Tortilla Soup

1 3(ish) lb. chicken
1 carrot
1 celery rib
1 onion
1 bay leaf
1 gal. water, or enough water to cover the chicken

Place all ingredients in a large pot. Bring to a boil, then turn down to a simmer and cook for 2 hours. Remove chicken and strain the broth. When the chicken is cool enough to handle, remove the meat and reserve for soup. I typically do this the day before I make the final soup. You can also use a larger chicken and double the recipe so that you can freeze half the chicken broth for another time.

Chile Mixture:
6 dried pasilla, guajillo or ancho chiles, stems and seeds removed
1 white onion, diced
2 cloves garlic, peeled
1 t. dried Mexican oregano
1/2 t. ground cumin
1 c. tomato sauce
2 c. water

Gently simmer all of the ingredients for 30 minutes.

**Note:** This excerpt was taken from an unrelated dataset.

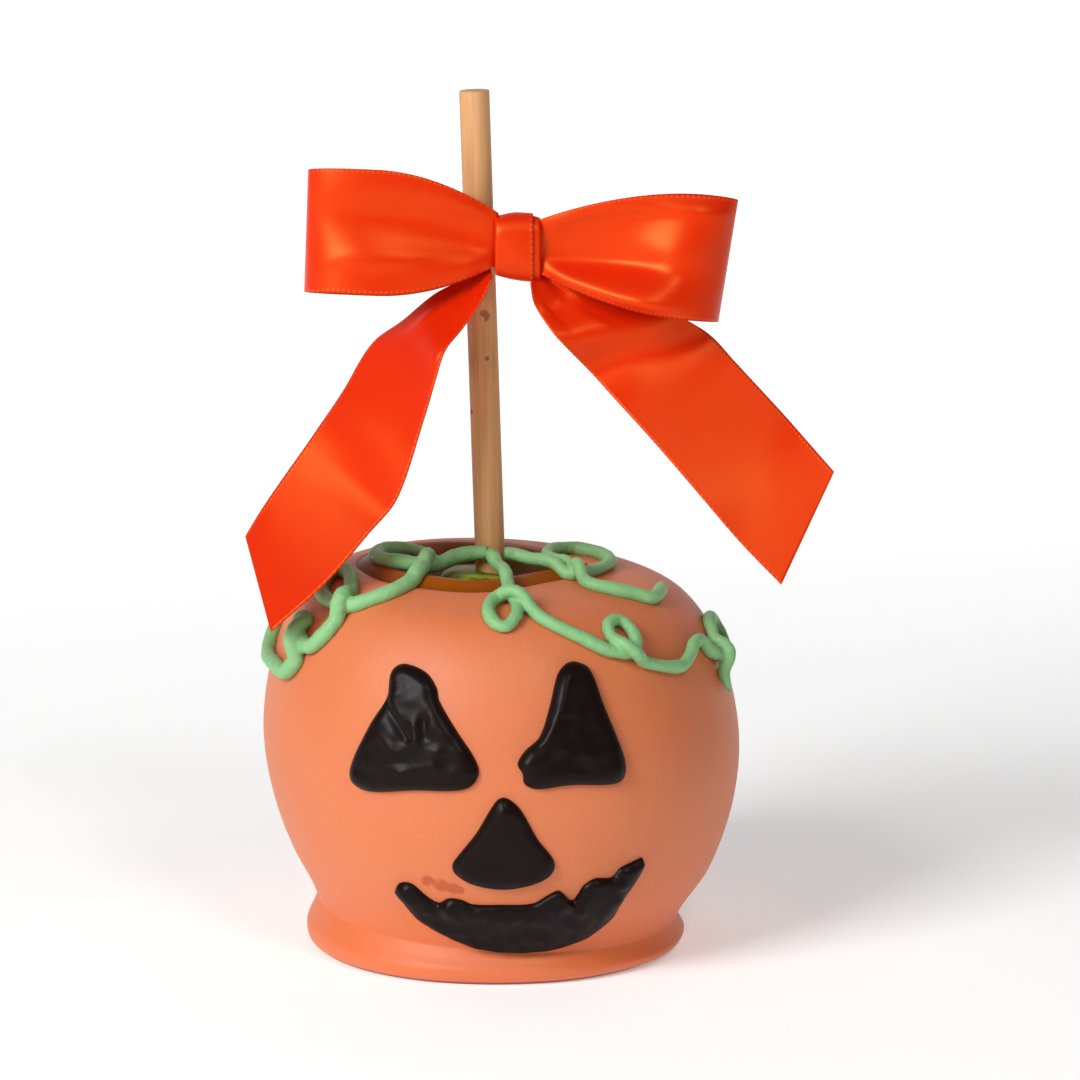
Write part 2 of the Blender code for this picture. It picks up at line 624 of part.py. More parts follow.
def make_wrap(finish):
    """The band of ribbon round the stick, behind the knot."""
    along = (STICK_TOP - STICK_FOOT).normalized()
    middle = STICK_FOOT + along * ((KNOT_CENTRE.z - STICK_FOOT.z) / along.z)
    low, high = middle - along * WRAP_HEIGHT / 2, middle + along * WRAP_HEIGHT / 2
    inside = STICK_DIAMETER / 2 + GAP
    band = rod("ribbon_wrap", low, high, inside + WRAP_THICKNESS, WRAP_SIDES, finish)
    beyond = along * WRAP_HEIGHT
    cut(band, rod("wrap_hole", low - beyond, high + beyond, inside, WRAP_SIDES, finish, cutters))


def make_bow(finish):
    """Every piece of the bow."""
    make_wrap(finish)
    make_knot(finish)
    for name, (start, tip, opening_run, lean) in LOOPS.items():
        make_loop(name, start, tip, opening_run, lean, finish)
    for name, stations in TAILS.items():
        make_tail(name, stations, finish)


def build():
    """The whole apple."""
    clear_scene()
    make_apple(material("apple_skin", (0.14, 0.16, 0.01), 0.35))
    make_caramel(material("caramel", (0.20, 0.05, 0.004), 0.15))
    make_coating(material("orange_chocolate", (0.80, 0.25, 0.12), 0.35))
    make_stick(material("wood", (0.56, 0.32, 0.15), 0.6))
    dark = material("dark_chocolate", (0.018, 0.010, 0.008), 0.35)
    make_blob("eye_left", LEFT_EYE, EYE_HEIGHT, dark)
    make_blob("eye_right", RIGHT_EYE, EYE_HEIGHT, dark)
    make_blob("nose", NOSE, NOSE_HEIGHT, dark)
    make_mouth(dark)
    make_vines(material("green_icing", (0.25, 0.52, 0.23), 0.45))
    make_bow(material("orange_satin", (0.75, 0.05, 0.0), 0.35))


build()
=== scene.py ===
"""A caramel apple dipped in orange chocolate, with a pumpkin face, piped vines and a satin bow.

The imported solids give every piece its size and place. Here each one is made again as the
poured, piped, cut or tied thing that it is, in metres, +Z up, with the face towards -Y.
"""

import math

import bmesh
import bpy
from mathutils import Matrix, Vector, noise


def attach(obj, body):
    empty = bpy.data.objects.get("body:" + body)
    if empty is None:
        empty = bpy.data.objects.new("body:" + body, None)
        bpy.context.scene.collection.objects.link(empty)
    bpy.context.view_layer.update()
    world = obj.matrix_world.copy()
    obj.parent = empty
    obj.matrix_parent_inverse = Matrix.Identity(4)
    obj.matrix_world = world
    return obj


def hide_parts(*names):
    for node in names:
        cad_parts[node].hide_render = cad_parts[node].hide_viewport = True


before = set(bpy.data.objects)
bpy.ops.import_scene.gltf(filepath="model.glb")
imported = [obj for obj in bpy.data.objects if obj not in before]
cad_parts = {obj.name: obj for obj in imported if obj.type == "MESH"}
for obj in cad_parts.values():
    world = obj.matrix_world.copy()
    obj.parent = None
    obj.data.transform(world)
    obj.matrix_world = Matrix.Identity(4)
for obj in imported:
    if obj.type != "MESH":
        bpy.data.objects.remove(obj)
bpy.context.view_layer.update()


# ------------------------------------------------------------------ camera, table and light
# A long lens a metre in front and a little above. The apple stands on a white table that
# sweeps up behind it, with a big soft window on its left and a small lamp high on its right.
MM = 0.001

lens = bpy.data.cameras.new("camera")
lens.lens, lens.sensor_width, lens.clip_end = 184.6, 36, 30
camera = bpy.data.objects.new("camera", lens)
camera.location = Vector((7.1, -1000, 262)) * MM
camera.rotation_euler = (math.radians(90 - 10.57), 0, 0)
bpy.context.scene.collection.objects.link(camera)
bpy.context.scene.camera = camera
bpy.context.scene.view_settings.view_transform = "Standard"


class Tone:
    """A number that varies over a surface. Arithmetic on it adds Math nodes."""

    def __init__(self, finish, socket):
        self.finish, self.socket = finish, socket

    def __add__(self, other):
        return self.finish.maths("ADD", self, other)

    def __sub__(self, other):
        return self.finish.maths("SUBTRACT", self, other)

    def __rsub__(self, other):
        return self.finish.maths("SUBTRACT", other, self)

    def __mul__(self, other):
        return self.finish.maths("MULTIPLY", self, other)

    __radd__, __rmul__ = __add__, __mul__


class Finish:
    """A Principled material, and the nodes that vary it over the surface."""

    def __init__(self, name, roughness, **sockets):
        self.material = bpy.data.materials.new(name)
        self.material.use_nodes = True
        self.tree = self.material.node_tree
        self.shader = self.tree.nodes["Principled BSDF"]
        self.shader.inputs["Roughness"].default_value = roughness
        for label, value in sockets.items():
            self.shader.inputs[label.replace("_", " ")].default_value = value
        self.place = self.node("ShaderNodeTexCoord", {}, {}, "Object")

    def node(self, kind, settings, sockets, output=0):
        """Add a node with its settings, then values or links on its sockets; gives one output."""
        made = self.tree.nodes.new(kind)
        for key, value in settings.items():
            setattr(made, key, value)
        for label, value in sockets.items():
            if isinstance(value, Tone):
                self.tree.links.new(value.socket, made.inputs[label])
            else:
                made.inputs[label].default_value = value
        return Tone(self, made.outputs[output])

    def maths(self, operation, first, second=0.0):
        """A Math node on two numbers."""
        return self.node("ShaderNodeMath", {"operation": operation}, {0: first, 1: second})

    def noise(self, scale, detail=2.0, at=None, roughness=0.5):
        """Cloudy noise from 0 to 1, with `scale` clouds to a metre."""
        sockets = {"Vector": at or self.place, "Scale": scale, "Detail": detail, "Roughness": roughness}
        return self.node("ShaderNodeTexNoise", {}, sockets)

    def step(self, value, low, high):
        """0 below `low`, 1 above `high`, smooth between."""
        sockets = {"Value": value, "From Min": low, "From Max": high}
        return self.node("ShaderNodeMapRange", {"interpolation_type": "SMOOTHSTEP"}, sockets)

    def blend(self, share, first, second):
        """A colour between two."""
        pair = {6: first if isinstance(first, Tone) else (*first, 1),
                7: second if isinstance(second, Tone) else (*second, 1)}
        return self.node("ShaderNodeMix", {"data_type": "RGBA"}, {0: share, **pair}, 2)

    def grey(self, value):
        """The grey of this brightness."""
        return self.node("ShaderNodeCombineColor", {}, {0: value, 1: value, 2: value})

    def axis(self, letter):
        """One coordinate of the place, in metres."""
        return self.node("ShaderNodeSeparateXYZ", {}, {0: self.place}, letter)

    def near(self, centre, reach):
        """1 at a point on the piece, falling to 0 at `reach` metres from it."""
        away = self.node("ShaderNodeVectorMath", {"operation": "DISTANCE"},
                         {0: self.place, 1: centre}, "Value")
        return 1 - self.step(away, 0.0, reach)

    def give(self, label, value):
        """Feed a socket of the shader."""
        self.tree.links.new(value.socket, self.shader.inputs[label])

    def relief(self, height, depth):
        """Raise fine relief, `depth` metres from its lowest to its highest."""
        sockets = {"Height": height, "Distance": depth, "Strength": 1.0}
        self.give("Normal", self.node("ShaderNodeBump", {}, sockets))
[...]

Puree in a blender, then add to the strained chicken broth and simmer for an additional 20 minutes. Season with salt to taste. This soup base can be refrigerated for three days or frozen for up to six weeks.

To serve soup:
Divide the ingredients below into eight large soup bowls.

About 4 c. tortilla chips
Shredded chicken, from the broth
1/2 lb. Cotija and/or grated jack cheese
1 white onion, diced
1 1/2 c. cilantro leaves, roughly chopped or whole
2 avocados, sliced or diced
8 radishes, diced

* Mexican limes: serve lime wedges on the side to squeeze into soup.

Pour about two cups of hot broth into bowls and serve immediately.

In terms of serving yields, this recipe makes about a gallon of soup broth, which makes about eight servings.